◉UBSの特性④基本に忠実に聴く力と顧客関係を重視

このUBSの本店訪問時には、多くのプロフェッショナル達からインタビューを行うことができました。特に印象深かったのは、顧客担当者1人1人から顧客との関係強化と(前編でもお伝えした)聴く力を重視する姿勢が感じられたことです。

例えば、UBSスイス本社にて財団やファミリーオフィス担当チームのヘッドをされている女性の話ですが、彼女も「Listening=聴く力」が最も重要と繰り返していました。その結果として顧客満足度の向上に繋がるし、チャンスがやってくると考えているそうです。

ちなみに彼女が担当すような財団やファミリーオフィスとなるとその資産も大規模で、一番大きなクライアントは運用資産額が1000億円を超えるそうです。また、平均でも顧客辺り200億〜300億円の運用資産額があるとのことです。
話を聞いていると、顧客の規模的にも、機関投資家向けのアプローチ方法に似ているような印象です。顧客のコンタクトを増やし、毎回指名をもらえるように関係強化には相当力を入れているとのことでした。

また、UBSだけでなくクレディスイスから参加していた同社幹部とプライベートバンカーにも話を伺えたのですが、2人ともタックスや承継といったキーワードを連発していました。ジュリアスベア(大手プライベートバンク)も同じだったのですが、スイス系のプライベートバンクは顧客との長期の関係性に重点を置いているため、タックスや承継に力を入れていると考えられます。

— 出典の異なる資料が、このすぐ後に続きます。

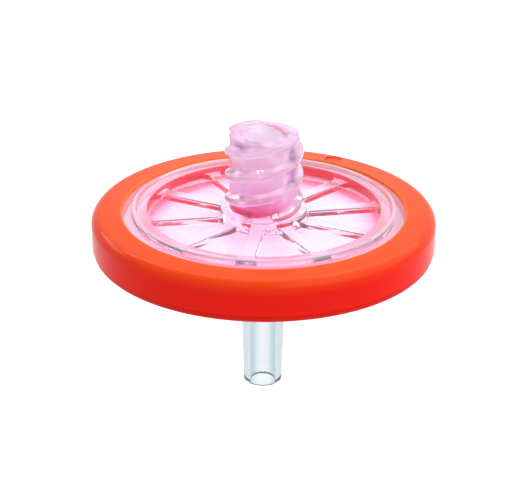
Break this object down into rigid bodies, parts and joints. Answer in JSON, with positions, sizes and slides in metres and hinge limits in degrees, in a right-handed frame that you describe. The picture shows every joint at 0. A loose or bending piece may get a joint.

余談ですが、UBSは米国内でのビジネスにおいては、ブローカレッジ(金融商品の売買)中心のモデル、スイスではプライベートバンク(富裕層向けのコンサルティングによるフィーモデル)中心と、各々モデルが異なる体制を取っています。
そして両者のデータを見比べると面白い傾向があります。結果的に、プライベートバンクモデルの方が収益性高く、預かり資産に対するチャージできている平均手数料は、ブローカレッジの手数料が0.81%、プライベートバンクの手数料が1.03%となっているとのです。
このような事実も、UBSが顧客との関係強化や顧客アプローチ内でのリスニングに力を入れている理由にあるのかもしれません。

◉UBSの日本市場への取組み方

最後に訪問時に伺ったUBSの日本市場への取組みについてお伝えします。

プライベートバンク業界で30年の経験を持つUBSのウェルスマネジメント(富裕層向け資産管理)部門副会長、Alain Robert氏へ伺った話なのですが、日本には東京・大阪・名古屋にプライベートバンクの拠点を持っており、ここ数年で急成長することが出来たとのことです。
そして日本での更なるビジネス拡大を検討中とのことでした。

その中で、「多くの外資系金融機関が撤退した日本市場で、UBSが他社と異なり業績を伸ばせた理由は何だと思うか?」ということに関する考えをお聞きしました。同氏の答えは「過去3回日本市場にトライしては失敗し、その中で蓄積したノウハウと経験が大きい」という内容でした。
またUBSはアジア全体も含めると投資銀行チームも強いので、その人脈やビジネスチャンスをプライベートバンクにも生かすことができているとのことです。

またUBSはアジアに関しては、北京でもウェルマネジメントのライセンス持ってビジネスをしており、中国市場も含めた開拓の意欲を伺わせます。

以上、UBSのスイス本社にて見聞きすることが出来たUBSの顧客アプローチなどについてなどをお伝えしました。
今回取り上げた一つ一つの項目はどれも「当たり前」「基本」に属すことかも知れません。しかしその基本を国内金融機関に比較して遥かに高いレベルで実践しているという印象です。

今後の金融機関や担当者の選択に役立てて頂ければ幸いです。